23-01-2011 banks

There has been little real debate yet in Australia about the changes that may be necessary to ensure that our banks do not fall victim in the future to creating the kind of financial crisis that involved costly bail-outs in other part of the world. In the United Kingdom the attitude of politicians is quite different with the government having established an Independent Commission on Banking to consider the politically difficult question.

The Chairman of the Commission, the former Bank of England economist Sir John Vickers, in a weekend speech has put a carve-up of big UK banks firmly on the agenda. According to the report on The Guardian website, Vickers told his audience today that he wanted to consider “whether, and if so how” structural reforms to the banking industry could work alongside existing plans to bolster bank capital and create “recovery and resolution plans” to cope with crises. He indicated that the new rules from Basel, which could require banks to hold three times as much capital as they presently do, will still not be sufficient to ensure banks hold reserves that can be used as a cushion in the event of collapse.

He ruled out ideas for “narrow” banking – where banks act purely as low-risk, deposit-taking institutions – or other forms of “limited purpose banking”. But he explored the idea that so-called “universal” banks, which combine high street businesses and investment-banking operations, might be required to ring-fence certain riskier operations from their consumer businesses – a process known as “subsidiarisation”.

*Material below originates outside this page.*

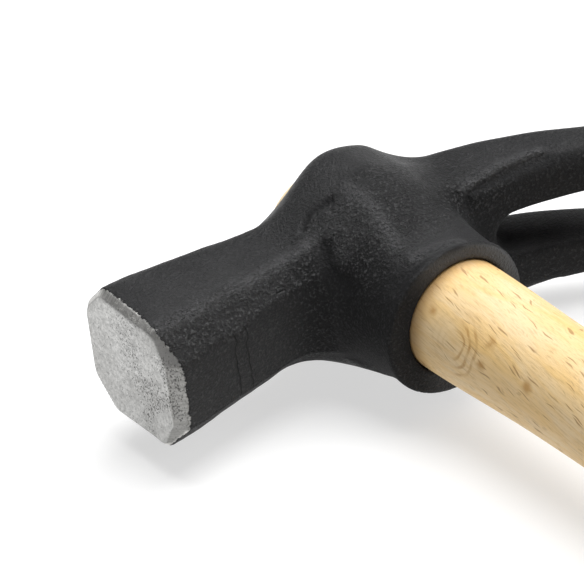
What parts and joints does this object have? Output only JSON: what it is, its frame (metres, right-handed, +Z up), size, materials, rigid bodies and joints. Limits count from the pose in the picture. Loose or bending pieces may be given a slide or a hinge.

“Universal banking has the advantage that a sufficiently profitable or well-capitalised investment banking operation may be able to cover losses in retail banking,” said Vickers. “But it has the disadvantage that unsuccessful investment banking may bring down the universal bank, including the retail bank.”

He floated the possibility that the riskier operations of banks could be required to hold more capital rather than being split off from the high street bank completely. But he rejected the characterisation of investment banking operations as “casinos”: “Retail banking necessarily carries risk, notably via exposure to residential and commercial property markets. Thus the popular ‘utility/casino’ distinction between types of banking activity seems more catchy than helpful.”